- Provided data:

******

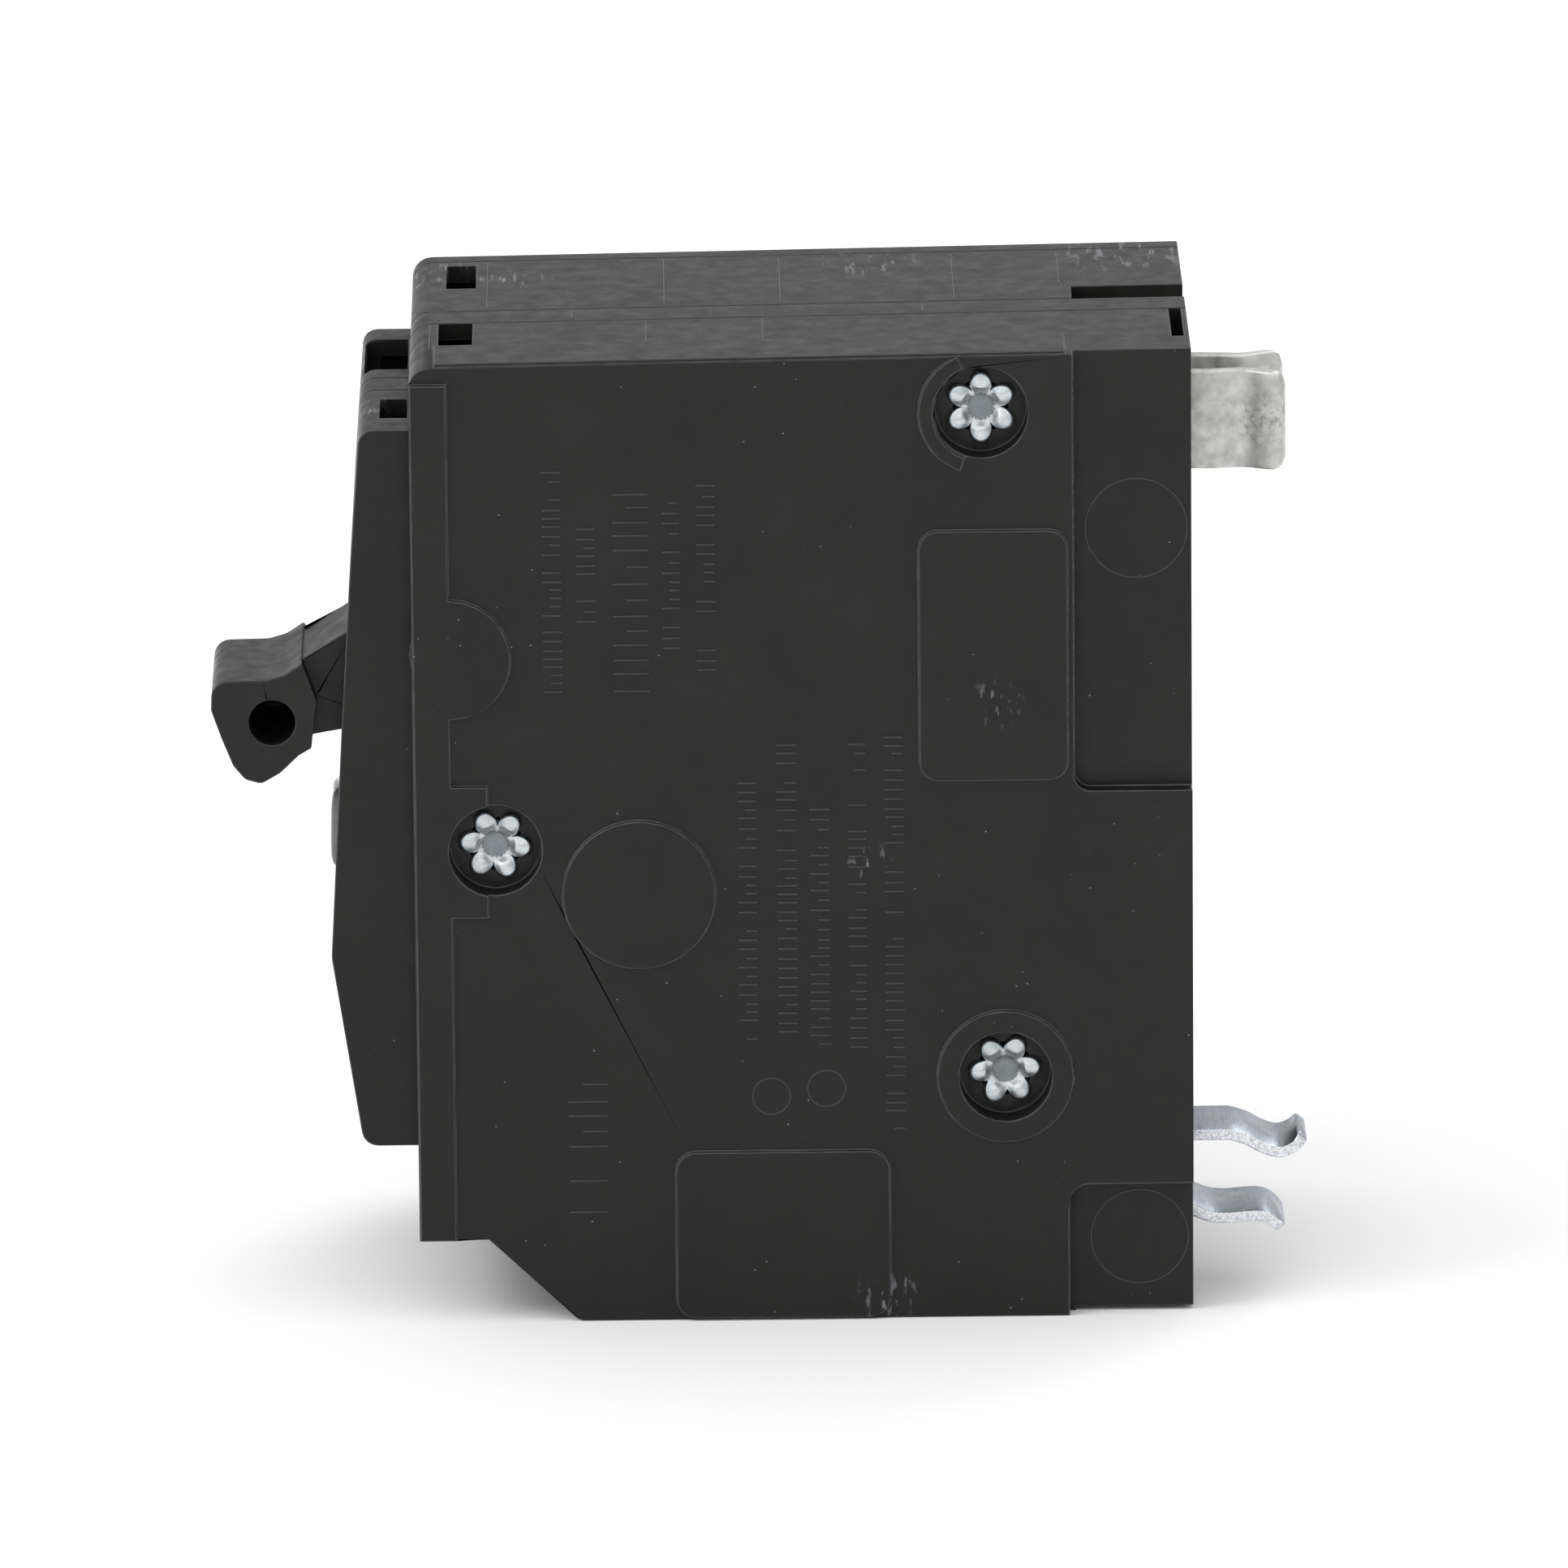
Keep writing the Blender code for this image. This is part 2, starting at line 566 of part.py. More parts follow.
# ---------------------------------------------------------------- handle
def handle():
    lobe = [(-70.7, 54.1, 0.2), (-72.1, 53.15, 2), (-73.55, 52.73, 2), (-77.9, 52.65, 1.3),
            (HANDLE_TIP_X, 50.3, 1), (-77.2, 47.98, 3), (-76.3, 45.7, 1.5), (-75.36, 44.57, 0.8),
            (-74.07, 44.2, 0.8), (-72.57, 45.07, 1), (-71.07, 46.5, 1), (-70.05, 47.1, 0.2),
            (-69.6, 51.0, 0.8)]
    stem = [(-71.5, 53.4), (-71.5, 47.45), (-67.78, 48.1), (-60.0, 49.0), (-60.0, 60.3), (-67.07, 56.2)]
    y0, y1 = HANDLE_Y - STEM_WIDTH / 2, HANDLE_Y + STEM_WIDTH / 2
    body = stepped_y("handle", PIVOT, [(y0, DRUM_RADIUS), (y1, DRUM_RADIUS)], "handle_moulding", 48)
    join(body, prism_y("stem", stem, y0, y1),
         prism_y("lobe", rounded(lobe, 6), HANDLE_Y - LOBE_WIDTH / 2, HANDLE_Y + LOBE_WIDTH / 2))
    hole_end = HANDLE_Y + LOBE_WIDTH / 2 - LOBE_HOLE_WEB
    cut(body, stepped_y("tie_hole", LOBE_HOLE, [(-20, LOBE_HOLE_RADIUS), (hole_end, LOBE_HOLE_RADIUS)],
                        "handle_moulding", 32),
        stepped_y("pin_bore", PIVOT, [(-20, 1.6), (0, 1.6)], "handle_moulding", 20))
    body.data.materials.clear()
    body.data.materials.append(material("handle_moulding"))
    return hinge_on(smooth(body), *PIVOT)


def pin(name, centre, radius=1.25):
    made = stepped_y(name, centre, [(PIN_HOLE_FLOOR + 0.3, radius), (-2.2, radius)], "zinc_steel", 16)
    return smooth(made)


# ---------------------------------------------------------------- contacts and arc chamber
CONTACT_X = -25.1
FIXED_CONTACT_Z = (66.0, 67.0)


def contact_arm():
    closed = arc(ARM_PIVOT, 3.0, 60, 300, 10)
    closed += [(-38, 60.0), (-27, 61.6), (-23.0, 61.9), (-22.4, 62.6), (-22.4, 64.4), (-27.6, 64.4),
               (-38, 63.4)]
    body = prism_y("contact_arm", turned(closed, ARM_PIVOT, ARM_THROW), -10.5, -8.5, "copper")
    cut(body, stepped_y("bore", ARM_PIVOT, [(-12, 1.6), (-7, 1.6)], "copper", 16))
    return hinge_on(smooth(body), *ARM_PIVOT)


def moving_contact():
    closed = [(CONTACT_X - 2, 64.7), (CONTACT_X + 2, 64.7), (CONTACT_X + 1.7, 65.6), (CONTACT_X - 1.7, 65.6)]
    body = prism_y("moving_contact", turned(closed, ARM_PIVOT, ARM_THROW), -11.5, -7.5, "silver_contact")
    return hinge_on(body, *ARM_PIVOT)


def fixed_contact():
    return smooth(prism_z("fixed_contact", circle((CONTACT_X, JAW_Y), 2.1, 20), *FIXED_CONTACT_Z,
                          slot="silver_contact"))


ARC_PLATES = 6
ARC_PITCH = 3.0
ARC_FIRST_Z = 49.0


def arc_plate(index):
    z = ARC_FIRST_Z + ARC_PITCH * index
    outline = [(-20.6, -15.2), (-12.0, -15.2), (-12.0, -5.0), (-20.6, -5.0), (-20.6, -7.6),
               (-17.4, -10.1), (-20.6, -12.6)]
    return prism_z(f"arc_plate_{index + 1}", outline, z, z + 1.0, slot="zinc_steel")


def arc_sides():
    near = box("arc_side_near", (-20.8, -11.8), (-16.6, -15.5), (48.0, 66.0), "arc_fibre")
    far = box("arc_side_far", (-20.8, -11.8), (-4.7, -3.6), (48.0, 66.0), "arc_fibre")
    return near, far


# ---------------------------------------------------------------- trip unit
def cradle():
    outline = arc(CRADLE_PIVOT, 2.8, 60, 270, 10)
    outline += [(-42.3, 64.5), (-42.6, 50.0), (-41.8, 46.6), (-38.5, 46.6), (-38.5, 49.4), (-39.9, 51.5),
                (-39.6, 64.0), (-41.4, 70.8)]
    body = prism_y("cradle", outline, -13.8, -12.2, "spring_steel")
    cut(body, stepped_y("bore", CRADLE_PIVOT, [(-15, 1.6), (-11, 1.6)], "spring_steel", 16))
    return hinge_on(smooth(body), *CRADLE_PIVOT)


def operating_spring():
    path = helix((-43.0, -6.4, 67.5), (-33.5, -6.4, 60.0), 1.5, 9, 10)
    return smooth(tube("operating_spring", path, 0.24, "spring_steel", 6), 80)


def bimetal():
    path = [(-43.0, 23.25), (-32.0, 23.25), (-31.0, 24.25), (-31.0, 49.0)]
    return prism_y("bimetal", ribbon(path, 1.0), -12.9, -7.6, "bimetal_strip")


def magnet_yoke():
    body = box("magnet_yoke", (-35.5, -28.6), (-14.6, -5.9), (28.0, 40.0), "zinc_steel")
    return cut(body, box("gap", (-37.0, -29.8), (-13.5, -7.0), (27.0, 41.0)))


def armature():
    body = box("armature", (-38.2, -37.0), (-14.5, -6.0), (27.2, 55.0), "zinc_steel")
    cut(body, box("latch_window", (-39.0, -36.0), (-14.1, -11.9), (46.0, 50.5)))
    return hinge_on(body, *ARMATURE_PIVOT)


def calibration_screw():
    body = prism_z("calibration_screw", circle((-36.0, -10.2), 1.45, 18), 3.0, 21.1, slot="brass")
    cut(body, box("slot", (-38.0, -34.0), (-10.5, -9.9), (2.0, 4.0)))
    return smooth(body)


def braid():
    path = smooth_path([(-31.0, 49.5), (-30.3, 52.0), (-31.2, 53.8), (-32.6, 55.2)], 5)
    return smooth(tube("braid", [(x, -10.2, z) for x, z in path], 0.9, "copper", 8), 60)


def trip_flag():
    body = box("trip_flag", (-65.2, -64.1), (-12.2, -6.8), (25.0, 33.0), "flag_red")
    return join(body, box("foot", (-64.5, -61.4), (-12.2, -6.8), (25.0, 26.2), "flag_red"))


def indicator_lens():
    outline = rounded([(-66.4, 35.75), (-66.4, 42.65), (-67.95, 42.65, 0.3), (-68.25, 41.0, 2),
                       (-68.85, 38.8, 3), (-68.75, 36.6, 1), (-68.3, 35.75, 0.3)][::-1], 4)
    return smooth(prism_y("indicator_lens", outline, -12.45, -6.55, "clear_lens"))


# ---------------------------------------------------------------- load terminal
PLATE_X = (-52.4, -51.4)


def load_terminal():
    path = [(-46.6, 9.4), (-46.6, 21.9), (-33.5, 21.9)]
    return prism_y("load_terminal", ribbon(path, 1.0), -13.0, -6.2, "tinned_copper")


def lug_body():
    body = box("lug_body", (-55.6, -44.6), (-14.2, -4.8), (9.0, 15.0), "tinned_copper")
    cut(body, box("wire_well", (-54.2, -45.8), (-13.4, -5.6), (8.0, 16.0)),
        stepped_x("bore", (HANDLE_Y, LUG_AXIS_Z), [(-57, 1.8), (-53, 1.8)], "tinned_copper", 18))
    return body


def lug_screw():
    profile = [(-61.4, 1.7), (-61.1, 1.95), (-59.4, 1.95), (-59.39, 1.45), (-52.7, 1.45)]
    body = stepped_x("lug_screw", (HANDLE_Y, LUG_AXIS_Z), profile, "zinc_steel", 20)
    cut(body, box("slot", (-62.0, -60.4), (HANDLE_Y - 0.35, HANDLE_Y + 0.35), (9.5, 14.5)))
    return hinge_on(smooth(body), -52.7, LUG_AXIS_Z, HANDLE_Y)


def pressure_plate():
    return box("pressure_plate", PLATE_X, (-13.0, -6.0), (9.6, 14.4), "zinc_steel")


# ---------------------------------------------------------------- accessory module
CONTROL_Y = (5.4, 12.6)


def coil():
    y, z = COIL_AXIS
    bobbin = stepped_x("coil_bobbin", (y, z), [(-40.5, 6.6), (-39.6, 6.6), (-39.59, 3.3), (-21.41, 3.3),
                                               (-21.4, 6.6), (-20.5, 6.6)], "bobbin_nylon", 28)
    cut(bobbin, stepped_x("bore", (y, z), [(-42, 2.5), (-19, 2.5)], "bobbin_nylon", 20))
    winding = stepped_x("coil_winding", (y, z), [(-39.2, 6.0), (-21.8, 6.0)], "copper", 28)
    cut(winding, stepped_x("bore", (y, z), [(-42, 3.65), (-19, 3.65)], "copper", 24))
    frame = box("coil_frame", (-42.3, -18.7), (4.3, 14.3), (31.4, 46.4), "zinc_steel")
    cut(frame, box("inside", (-41.0, -20.0), (1.0, 16.0), (32.7, 48.0)),
        stepped_x("bore", (y, z), [(-44, 2.6), (-17, 2.6)], "zinc_steel", 20))
    return smooth(bobbin), smooth(winding), smooth(frame)


def plunger():
    y, z = COIL_AXIS
    profile = [(-47.1, 1.6), (-46.4, 2.1), (-13.4, 2.1), (-13.39, 3.4), (-12.4, 3.4)]
    return smooth(stepped_x("plunger", (y, z), profile, "zinc_steel", 20))


def plunger_spring():
    y, z = COIL_AXIS
    return smooth(tube("plunger_spring", helix((-18.1, y, z), (-15.4, y, z), 2.9, 3, 12), 0.24,
                       "spring_steel", 6), 80)


def trip_lever():
    lx, lz = TRIP_LEVER_PIVOT
    outline = [(-49.4, 37.6), (-47.8, 37.6), (-47.8, 43.3), (lx + 2.2, lz - 1.4), (-39.9, 52.6),
               (-39.9, 54.6), (-42.2, 54.9), (lx - 1.8, lz + 1.8), (-49.4, 43.6)]
    body = prism_y("trip_lever", outline, 7.3, 11.3, "bobbin_nylon")
    join(body, stepped_y("peg", (-41.1, 53.6), [(-8.0, 1.1), (8.0, 1.1)], "bobbin_nylon", 14))
    cut(body, stepped_y("bore", (lx, lz), [(5, 1.35), (13, 1.35)], "bobbin_nylon", 14))
    return hinge_on(smooth(body), lx, lz)


def lever_pin():
    return smooth(stepped_y("lever_pin", TRIP_LEVER_PIVOT, [(2.3, 1.0), (16.2, 1.0)], "zinc_steel", 14))


def clearing_switch():
    body = box("clearing_switch", (-36.0, -22.0), (4.5, 11.5), (55.0, 63.0), "arc_fibre")
    cut(body, box("button_well", (-33.6, -30.4), (6.4, 9.6), (60.0, 64.0)))
    button = box("switch_button", (-33.2, -30.8), (6.8, 9.2), (61.4, 64.8), "bobbin_nylon")
    return body, button


def control_terminal(index):
    y = CONTROL_Y[index]
    block = box(f"control_terminal_{index + 1}", (-57.5, -50.5), (y - 2.6, y + 2.6), (9.2, 14.8), "brass")
    cut(block, stepped_x("bore", (y, LUG_AXIS_Z), [(-59, 1.7), (-55, 1.7)], "brass", 16),
        box("wire_hole", (-55.7, -51.2), (y - 2.15, y + 2.15), (8, 16)))
    screw = stepped_x(f"control_screw_{index + 1}", (y, LUG_AXIS_Z),
                      [(-61.3, 1.5), (-61.0, 1.75), (-59.6, 1.75), (-59.59, 1.35), (-55.9, 1.35)],
                      "zinc_steel", 18)
    cut(screw, box("slot", (-62.0, -60.4), (y - 0.3, y + 0.3), (9.5, 14.5)))
    return smooth(block), hinge_on(smooth(screw), -55.9, LUG_AXIS_Z, y)


# ---------------------------------------------------------------- assembly
pole_base()
pole_cover()
accessory_base()
accessory_cover()
for rivet_name in RIVETS:
    rivet(rivet_name)
line_jaw()
rail_clip()
handle()
pin("handle_pin", PIVOT)
pin("arm_pin", ARM_PIVOT)
pin("cradle_pin", CRADLE_PIVOT)
contact_arm()
moving_contact()
fixed_contact()
for plate_index in range(ARC_PLATES):
    arc_plate(plate_index)
arc_sides()
cradle()
operating_spring()
bimetal()
magnet_yoke()
armature()
calibration_screw()
braid()
trip_flag()
indicator_lens()
load_terminal()
lug_body()
lug_screw()
pressure_plate()
coil()
plunger()
plunger_spring()
trip_lever()
lever_pin()
clearing_switch()
for terminal_index in range(len(CONTROL_Y)):
    control_terminal(terminal_index)
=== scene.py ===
"""Looks of a plug-on circuit breaker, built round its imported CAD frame.

Lengths are written in millimetres in the breaker's own case frame: x = 0 is the case's back
face and -x the handle's side, y = 0 is the boundary between the two modules and -y the near
one, z = 0 is the foot. at() turns them into the frame's metres.
"""
import json
import math
import random

import bmesh
import bpy
from mathutils import Matrix, Vector
from mathutils.bvhtree import BVHTree

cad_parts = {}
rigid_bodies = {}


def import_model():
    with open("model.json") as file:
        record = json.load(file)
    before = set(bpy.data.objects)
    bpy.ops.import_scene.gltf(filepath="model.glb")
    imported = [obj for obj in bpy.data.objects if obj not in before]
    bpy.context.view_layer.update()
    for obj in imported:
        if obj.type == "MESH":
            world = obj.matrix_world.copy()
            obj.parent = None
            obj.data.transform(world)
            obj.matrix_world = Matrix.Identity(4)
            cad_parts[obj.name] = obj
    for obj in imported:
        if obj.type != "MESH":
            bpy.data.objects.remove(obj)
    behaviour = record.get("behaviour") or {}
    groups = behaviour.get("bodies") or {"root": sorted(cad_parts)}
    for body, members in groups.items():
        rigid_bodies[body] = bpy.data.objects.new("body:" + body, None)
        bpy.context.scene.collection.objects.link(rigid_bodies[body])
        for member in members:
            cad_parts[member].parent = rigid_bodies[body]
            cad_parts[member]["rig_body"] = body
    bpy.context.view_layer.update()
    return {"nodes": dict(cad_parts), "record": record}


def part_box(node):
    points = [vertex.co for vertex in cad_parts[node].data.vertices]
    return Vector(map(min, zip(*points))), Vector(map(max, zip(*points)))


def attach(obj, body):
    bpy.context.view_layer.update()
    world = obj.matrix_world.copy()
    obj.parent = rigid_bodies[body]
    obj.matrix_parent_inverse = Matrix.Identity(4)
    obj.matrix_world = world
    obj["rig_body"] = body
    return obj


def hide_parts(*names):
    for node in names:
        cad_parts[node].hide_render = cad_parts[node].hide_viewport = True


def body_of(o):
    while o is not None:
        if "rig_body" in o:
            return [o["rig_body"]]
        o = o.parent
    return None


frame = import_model()
NODES = frame["nodes"]

MM = 0.001
BACK_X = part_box("pole_base")[1].x
NEAR_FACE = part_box("pole_base")[0].y / MM
RELIEF = 0.4
NEAR_PANEL = NEAR_FACE + RELIEF
RECESS_FLOOR = NEAR_FACE + 1.8
CASE_ROUND = 0.10
HANDLE_ROUND = 0.12


def at(x, y, z):
    return Vector((BACK_X + x * MM, y * MM, z * MM))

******

The line containing "0.3), (9.5, 14.5)))" opens the part, and the line containing "cad_parts[obj.name] = obj" closes it. Output that part exactly, with both, and only that.

- Written solution:
    cut(screw, box("slot", (-62.0, -60.4), (y - 0.3, y + 0.3), (9.5, 14.5)))
    return smooth(block), hinge_on(smooth(screw), -55.9, LUG_AXIS_Z, y)


# ---------------------------------------------------------------- assembly
pole_base()
pole_cover()
accessory_base()
accessory_cover()
for rivet_name in RIVETS:
    rivet(rivet_name)
line_jaw()
rail_clip()
handle()
pin("handle_pin", PIVOT)
pin("arm_pin", ARM_PIVOT)
pin("cradle_pin", CRADLE_PIVOT)
contact_arm()
moving_contact()
fixed_contact()
for plate_index in range(ARC_PLATES):
    arc_plate(plate_index)
arc_sides()
cradle()
operating_spring()
bimetal()
magnet_yoke()
armature()
calibration_screw()
braid()
trip_flag()
indicator_lens()
load_terminal()
lug_body()
lug_screw()
pressure_plate()
coil()
plunger()
plunger_spring()
trip_lever()
lever_pin()
clearing_switch()
for terminal_index in range(len(CONTROL_Y)):
    control_terminal(terminal_index)
=== scene.py ===
"""Looks of a plug-on circuit breaker, built round its imported CAD frame.

Lengths are written in millimetres in the breaker's own case frame: x = 0 is the case's back
face and -x the handle's side, y = 0 is the boundary between the two modules and -y the near
one, z = 0 is the foot. at() turns them into the frame's metres.
"""
import json
import math
import random

import bmesh
import bpy
from mathutils import Matrix, Vector
from mathutils.bvhtree import BVHTree

cad_parts = {}
rigid_bodies = {}


def import_model():
    with open("model.json") as file:
        record = json.load(file)
    before = set(bpy.data.objects)
    bpy.ops.import_scene.gltf(filepath="model.glb")
    imported = [obj for obj in bpy.data.objects if obj not in before]
    bpy.context.view_layer.update()
    for obj in imported:
        if obj.type == "MESH":
            world = obj.matrix_world.copy()
            obj.parent = None
            obj.data.transform(world)
            obj.matrix_world = Matrix.Identity(4)
            cad_parts[obj.name] = obj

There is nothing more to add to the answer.